Boom!  It is finally done.  On Friday (11/5) night, Congress passed the long- awaited Infrastructure Investment and Jobs Act.  This bill allocates $43 billion for broadband infrastructure, and an incremental $23 billion for “projects and funding bearing upon digital inclusion.” $65 billion earmarked for broadband in total.   No surprise, this represents the largest single federal investment EVER in broadband.  
So the question becomes – now what?  A lot it seems.   One of the common threads in our write up has been that the pivot to fiber is happening at tremendous pace.  Giants such as AT&T have more than woken up to the fiber theme (note: the word ‘fiber’ was mentioned 37 times in its Q3’21 earnings call).  The smaller players have showed their fiber enthusiasm as well (note: Shentel’s recent move to ditch FWA in favor of a more ambitious fiber build).  

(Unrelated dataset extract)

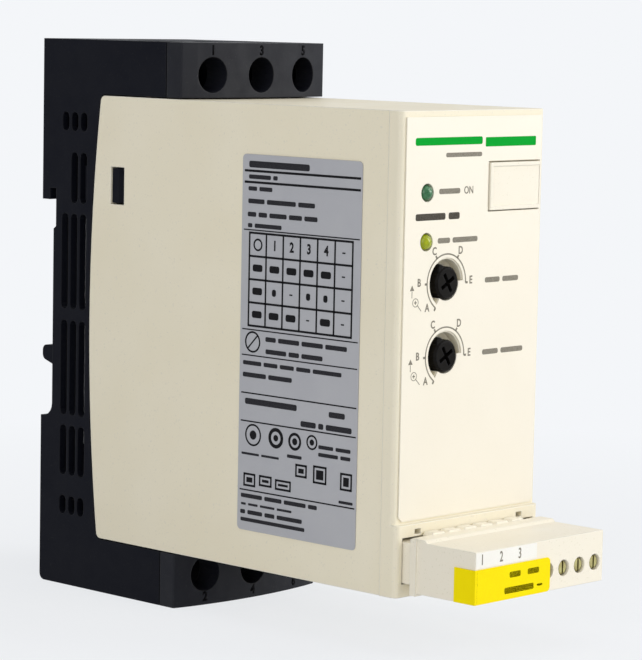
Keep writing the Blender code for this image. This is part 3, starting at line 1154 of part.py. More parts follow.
def main():
    clear_scene()
    black = make_material("black_plastic", (0.012, 0.012, 0.014), 0.55)
    cream = make_material("cream_plastic", (0.83, 0.79, 0.68), 0.5)
    film = make_material("cream_film", (0.86, 0.83, 0.74), 0.4)
    knob_black = make_material("knob_plastic", (0.008, 0.007, 0.006), 0.4)
    steel = make_material("zinc_steel", (0.62, 0.62, 0.6), 0.35, 1.0)
    copper = make_material("tinned_copper", (0.72, 0.66, 0.58), 0.35, 1.0)
    brass = make_material("nickel_brass", (0.5, 0.47, 0.28), 0.4, 1.0)
    aluminium = make_material("aluminium", (0.75, 0.76, 0.77), 0.4, 1.0)
    board = make_material("board_laminate", (0.03, 0.2, 0.08), 0.5)
    device_black = make_material("component_black", (0.02, 0.02, 0.022), 0.5)
    tape_yellow = make_material("coil_tape", (0.72, 0.55, 0.08), 0.5)
    green_lens = make_material("green_lens", (0.05, 0.22, 0.08), 0.2)
    amber_lens = make_material("yellow_green_lens", (0.5, 0.55, 0.0), 0.2)
    label_grey = make_material("label_grey", (0.4, 0.41, 0.45), 0.35)
    label_yellow = make_material("label_yellow", (1.0, 0.84, 0.0), 0.4)

    build_rear_housing(black)
    for side in ("line", "load"):
        build_cover(side, black)
        for i, x in enumerate(POLE_XS, start=1):
            build_terminal_screw(f"{side}_terminal_screw_{i}", side, x, steel)
            build_cage(f"{side}_cage_clamp_{i}", side, x, steel)
            build_bar(f"{side}_contact_bar_{i}", side, x, copper)
    build_clip(black)
    build_spring(steel)
    build_main_housing(cream)
    build_front_film(film)
    build_marker_plate(cream)
    build_led("power_led", LED_ZS[0], green_lens)
    build_led("full_voltage_led", LED_ZS[1], amber_lens)
    for name, z in (("start_time", DIAL_ZS[0]), ("initial_voltage", DIAL_ZS[1])):
        build_potentiometer(name + "_potentiometer", z, device_black)
        build_knob(name + "_knob", z, knob_black)
    build_boards(board)
    build_heat_sink(aluminium)
    build_power_parts(device_black, tape_yellow)
    build_header(cream)
    plug = build_plug(cream)
    for i, x in enumerate(PLUG_POLE_XS, start=1):
        build_plug_screw(f"plug_screw_{i}", x, plug, brass)
        build_plug_cage(f"plug_cage_clamp_{i}", x, plug, brass)
    build_rating_label(label_grey)
    build_plug_label(plug, label_yellow)


main()
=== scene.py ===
import math

import bmesh
import bpy
from mathutils import Matrix, Vector


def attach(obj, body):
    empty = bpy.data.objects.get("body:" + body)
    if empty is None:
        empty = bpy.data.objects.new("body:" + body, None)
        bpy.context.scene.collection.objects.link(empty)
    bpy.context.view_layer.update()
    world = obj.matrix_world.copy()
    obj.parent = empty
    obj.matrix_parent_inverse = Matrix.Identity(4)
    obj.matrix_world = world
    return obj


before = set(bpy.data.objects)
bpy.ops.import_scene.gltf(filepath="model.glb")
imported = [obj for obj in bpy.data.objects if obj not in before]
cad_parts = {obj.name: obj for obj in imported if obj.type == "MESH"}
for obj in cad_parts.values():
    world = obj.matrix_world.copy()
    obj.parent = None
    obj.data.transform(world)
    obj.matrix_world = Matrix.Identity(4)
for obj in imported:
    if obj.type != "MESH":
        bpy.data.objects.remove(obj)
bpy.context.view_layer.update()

mm = 0.001
middleDepth = 65.35  # mm from the rear face to y = 0

print("frame loaded:", len(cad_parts), "nodes")


# Materials: small helpers, then one function for each kind of finish

def newMaterial(name, color, roughness):
    material = bpy.data.materials.new(name)
    material.use_nodes = True
    material.diffuse_color = (*color, 1)
    shader = material.node_tree.nodes["Principled BSDF"]
    shader.inputs["Base Color"].default_value = (*color, 1)
    shader.inputs["Roughness"].default_value = roughness
    return material, shader


def addNode(material, kind, **settings):
    node = material.node_tree.nodes.new(kind)
    for key, value in settings.items():
        setattr(node, key, value)
    return node


def wire(material, source, target):
    material.node_tree.links.new(source, target)


def noiseOf(material, size, detail=2.0, stretch=(1, 1, 1)):
    # size is the pattern's grain in mm, stretch squeezes it along an axis
    place = addNode(material, "ShaderNodeTexCoord")
    mapping = addNode(material, "ShaderNodeMapping")
    mapping.inputs["Scale"].default_value = stretch
    noise = addNode(material, "ShaderNodeTexNoise")
    noise.inputs["Scale"].default_value = 1 / (size * mm)
    noise.inputs["Detail"].default_value = detail
    wire(material, place.outputs["Object"], mapping.inputs["Vector"])
    wire(material, mapping.outputs["Vector"], noise.inputs["Vector"])
    return noise.outputs["Fac"]


def spread(material, value, low, high, start=0.35, end=0.65):
    ramp = addNode(material, "ShaderNodeMapRange")
    ramp.inputs["From Min"].default_value = start
    ramp.inputs["From Max"].default_value = end
    ramp.inputs["To Min"].default_value = low
    ramp.inputs["To Max"].default_value = high
    wire(material, value, ramp.inputs["Value"])
    return ramp.outputs["Result"]


def blendColors(material, factor, first, second):
    # first and second are colours or sockets that carry one
    mix = addNode(material, "ShaderNodeMix", data_type="RGBA")
    wire(material, factor, mix.inputs["Factor"])
    for socket, color in ((mix.inputs["A"], first), (mix.inputs["B"], second)):
        if isinstance(color, tuple):
            socket.default_value = (*color, 1)
        else:
            wire(material, color, socket)
    return mix.outputs["Result"]


bevelSamples = 6


def softEdge(material, radius):
    bevel = addNode(material, "ShaderNodeBevel", samples=bevelSamples)
    bevel.inputs["Radius"].default_value = radius * mm
    return bevel.outputs["Normal"]


def edgeMask(material, radius, reach=0.06):
    # 1 along edges, 0 on flats, from how far the softened normal leans off the true one
    soft = softEdge(material, radius)
    true = addNode(material, "ShaderNodeNewGeometry")
    dot = addNode(material, "ShaderNodeVectorMath", operation="DOT_PRODUCT")
    wire(material, soft, dot.inputs[0])
    wire(material, true.outputs["Normal"], dot.inputs[1])
    return spread(material, dot.outputs["Value"], 1, 0, 1 - reach, 1)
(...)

While some of these are recent pivots, the fact is the industry have been moving down this fiber deep broadband path for the past several years.  According to USTelecom’s data, US Broadband Provider Cap-x for the last three years has been in the range of ~ $80B EACH year….even in the face of a pandemic.  By layering on the significant funding coming from this bill, what will the broadband world look like years from now with the pedal-to-the-metal at breakneck speed? 
A company CEO recently said to me when observing all this fiber push – “I am saying this because you may be one of the few that remember….we are entering 1999 again.”  It was a curious comment because not only do I remember 1999 but I (vividly) remember the telecom balloon going ‘pop’ two years after.  And it was….ummm…not fun. 
For those who don’t remember…the catalyst for the telecom bubble burst was the discovery of Worldcom’s fraud but there really was much more carnage looming about.  During that time it seemed like anyone with a pretty PowerPoint and snazzy marketing campaign could raise capital to build broadband.  Companies such as Covad, PSINet and Rhythms NetConnections were Wall Street darlings in the late 1990s (I remember being an associate analyst following them!).  At the time, these players were perceived to be viable alternatives to the Baby Bells (there were still about six of them at the time) for services like high-speed Internet access.  But all these players (as well as a host of others) ended up filing for bankruptcy protection in 2001.   
While the CLEC problem was they had to lease copper lines leased to them by larger carriers, the bigger picture issue was it was somewhat of a cowboy ‘build it and it will come’ mentality.  There are many facts which suggest that this time is much different.  Data from AT&T’s Q3’21 trending schedule shows that the only broadband adds that are in the black are the fiber ones (Non-Fiber and DSL continue to bleed red).    AT&T is not alone in this regard.    The demand for faster broadband speeds is very much there.
So can we just calmly say “That was then, and this is now?”  The answer: maybe.  
I fully acknowledge the idea of a broadband stimulus is nothing but good.  Who does not want to close the digital and homework divide?  We all know how heartbreaking it was seeing the pictures of kids sitting outside fast food restaurants at the height of COVID to grab on to their WiFi connection.  But the question to watch is how this money gets allocated and does it get into the right hands?
In my view, the key horses to watch will be the ones doing ‘think outside the box’ type moves.  Watch the likes of Conexon and other models that partner with the Co-ops (both electric and telecom) to become a more meaningful player in the market.   Another important trend to watch will be open networks.  The Europeans have embraced this model – yet, over on this side of the pond, they have been welcomed with much less fanfare.  But with billions of dollars raining down from the broadband gods….one has to wonder if these type of models finally find their sea legs.    If the capital is allocated in a way which will drive effective broadband builds in both underserved rural and urban (note: I live 14 miles north of Chicago and basically have the choice of one broadband provider!)  then a 2001-like event won’t happen.
However, if the ‘horses’ I describe above or ones like it get trampled or don’t get a chance to gallop out of the gates and the capital gets allocated to players who have the ‘broadband white board’ and not much else….then the ghosts of 2001 could come back to roost. 
So Washington can have a chest thumping moment for now – but how execution of the plan goes from here will be critical to say the least.